Ron would go hunting with his Dad, Curly. See the photo of Ron and his Dad.
There was no TV in those days so entertainment was self made. Daily games were Kick the Can, and Ali Ali Oxen Free, (throwing a ball over the roof and someone on other side had to catch the ball then run to the other side and catch someone with the ball. ) And of course, we cannot forget the stilts, the fabulous stilts!. All 3 brothers would go and cut poplar poles and make stilts, nailing a piece of 2 x 4 on them for footholds, and walk around on them. Endless self made fun.
Bows and arrows were made of willow branches, using string for the bow. There was a tree house across the road which provided tons of entertainment. In the same area, the boys would dig in the clay hill and make tunnels.
The boys would go up the local Mill Hill to get Christmas trees, cut them and bring them home on a sleigh, treading through the snow. Curly and his buddy, Jim Soden, would take deer hooves and make tracks in the snow so the kids would have extra evidence of Santa and his reindeer.
One year family friends bought hockey sticks for the boys and countless games of shinny ensued on our street. With only one pair of skis between three brothers, turns had to be taken.
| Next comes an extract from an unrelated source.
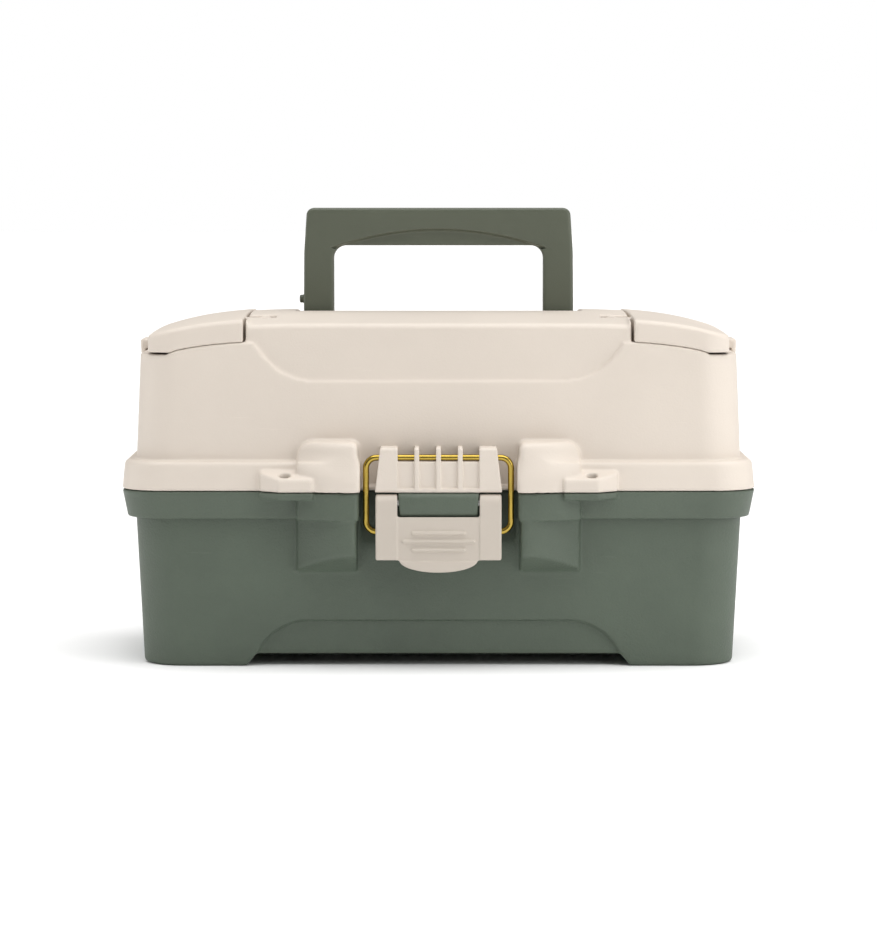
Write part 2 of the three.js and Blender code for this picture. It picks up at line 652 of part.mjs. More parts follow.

Ron made his own using boards with springs and rope to tie the “skis” to his boots. Many times skiing was done in the moonlight as the hill next door would be icy and therefore faster. The boys made a ski jump as well for more thrills.
In early years the house was under construction and Ron and his next brother Al would sleep in the porch all bundled up, in cold weather. The upstairs wasn’t finished yet. Once Curly finished the second floor, all three boys shared a bedroom, with much grumbling and many times fights ensuing. Something we can laugh about now.
Ron loved to play guitar, he had an early start with music. Sunday mornings Ron would strum on the guitar with his Dad and 2 brothers while the gals made breakfast in the kitchen after church. Mom loved music and always encouraged his music making.